Just like when mom put you on the phone with the tooth fairy, but it turned out to be Aunt Martha.
“It’s pretty common,” said Kannan.
But there may be some good news on the horizon. With the prevalence of apps which are meant to simplify consumer experiences – think Uber and Amazon, “it doesn’t matter whether you’re a credit card company or a cable company,” said Kannan. “No one is comparing you to another to another cable company – they’re comparing you to Uber and Amazon and Apple.” Which means customer experiences may improve.
However, only two of eight companies contacted by a reporter to ask about their phone-based customer service options followed up. And though a press contact for Kaiser Permanente, one of the nation’s largest health insurance providers said she’d also wondered why consumers often have to repeat themselves when calling automated systems, she explained that a spokesperson wouldn’t be available in time to comment.
“I always advocate in designing these things to have a humane transfer policy,” said Rolandi. “Don’t just torture this poor guy and never let him talk to someone. And things will work out better, I think for customer and company in the end.”

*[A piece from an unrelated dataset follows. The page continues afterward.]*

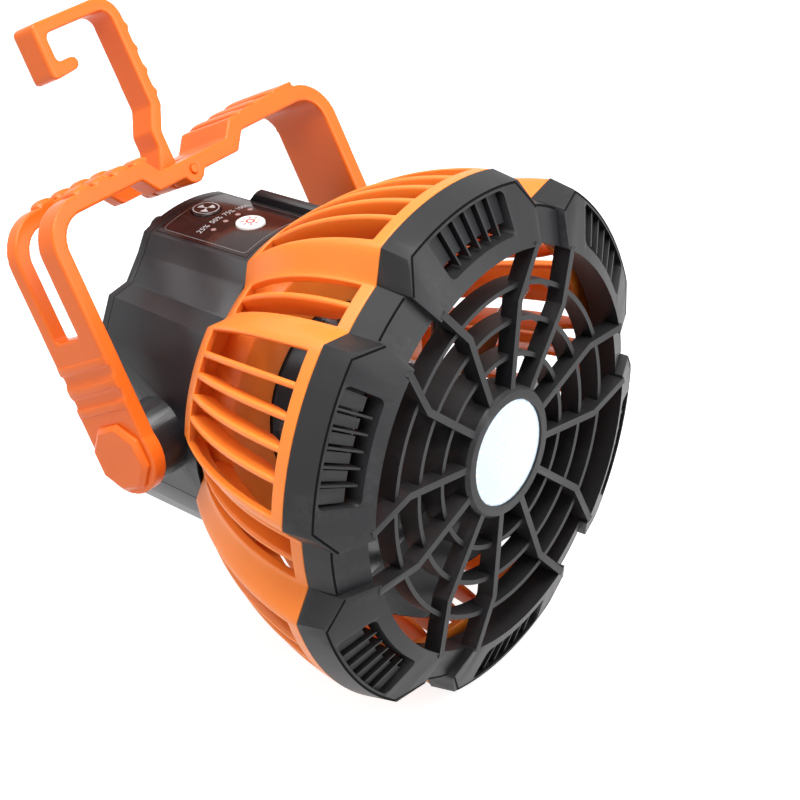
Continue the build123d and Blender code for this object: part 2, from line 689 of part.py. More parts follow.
def rubber_feet():
    y = HOUSING_Y[1] + COVER_THICK
    feet = []
    for x, z in FEET:
        for side in (-1, 1):
            foot = rod_y(FOOT_R, y, y + FOOT_HIGH, side * x, z)
            feet.append(chamfer(foot.edges().group_by(Axis.Y)[-1], 0.8))
    return Compound(children=feet)


# ---------------------------------------------------------------- control panel
def crown_drop(x):
    """How far the crown falls from its middle at X."""
    half, edge_z = SHOULDER[0]
    sag = CROWN_Z - edge_z
    radius = (half * half + sag * sag) / (2 * sag)
    return radius - sqrt(radius * radius - x * x)


def control_panel():
    panel = panel_pocket(PANEL_THICK)
    holes = [rod_z(BUTTON_HOLE_R, 40, 60, 0, y) for y in (FAN_BUTTON_Y, LIGHT_BUTTON_Y)]
    holes += [rod_z(DOT_R + 0.05, 40, 60, x, DOT_Y) for x in DOT_X]
    return panel - holes


def button(y):
    """Round push button: a domed cap in the panel's hole, on a stem over its switch."""
    top = CROWN_Z + BUTTON_RISE
    cap = rod_z(BUTTON_R, CROWN_Z - PANEL_THICK - 1.0, top, 0, y)
    cap = fillet(cap.edges().group_by(Axis.Z)[-1], 0.5)
    radius, length = BUTTON_STEM
    low = CROWN_Z - PANEL_THICK - 1.0
    return cap + rod_z(radius, low - length, low + 0.1, 0, y)


def battery_lights():
    lights = []
    for x in DOT_X:
        top = CROWN_Z - crown_drop(x)
        lights.append(rod_z(DOT_R, top - PANEL_THICK - 0.6, top, x, DOT_Y))
    return Compound(children=lights)


def board_top():
    """Height of the main board's top: the buttons' switches reach from it to the stems."""
    low = CROWN_Z - PANEL_THICK - 1.0 - BUTTON_STEM[1]
    return low - BUTTON_TRAVEL - FIT_GAP - 1.6


def main_board():
    w, length, t = BOARD
    y = BOARD_Y
    board = box_between((-w / 2, y - length / 2, board_top() - t), (w / 2, y + length / 2, board_top()))
    return board


def board_posts():
    """Four posts of the upper shell that hold the main board up against the crown."""
    w, length, _ = BOARD
    y = BOARD_Y
    posts = []
    for sx in (-1, 1):
        for sy in (-1, 1):
            px, py = sx * (w / 2 - 1.6), y + sy * (length / 2 - 1.6)
            top = CROWN_Z - crown_drop(abs(px)) - PANEL_POCKET - WALL + 1.0
            posts.append(rod_z(1.5, board_top(), top, px, py))
    return posts


def tact_switches():
    switches = []
    for y in (FAN_BUTTON_Y, LIGHT_BUTTON_Y):
        base = box_between((-3, y - 3, board_top()), (3, y + 3, board_top() + 1.0))
        switches.append(base + rod_z(1.6, board_top() + 0.9, board_top() + 1.6, 0, y))
    return Compound(children=switches)


def infrared_receiver():
    y = DOT_Y + 3.6
    body = box_between((9.2, y - 2.4, board_top()), (13.8, y + 2.4, board_top() + 3.6))
    return body + Pos(11.5, y, board_top() + 3.4) * Sphere(1.5)


# ---------------------------------------------------------------- motor and impeller
def motor():
    front, back = MOTOR_Y
    radius, length = MOTOR_BUSH
    can = rod_y(MOTOR_R, front, back)
    can = chamfer(can.edges(), 1.0)
    can += rod_y(radius, front - length, front + 0.1)
    return can - rod_y(SHAFT_R + SHAFT_CLEARANCE, front - length - 1, front + 14)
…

Notes Rolandi, he does everything he can to make the systems he works on pleasant and productive. But at the same time, “there’s still an awful lot of them out there that leave a lot to be desired.”
So the next time you’re stuck in what feels like the third-circle of phone-tree hell, waiting for a prompt that may not exist and feeling like a rat in a cage, just remember, there are other people out there, more frustrated than you and they’re the ones who designed the system.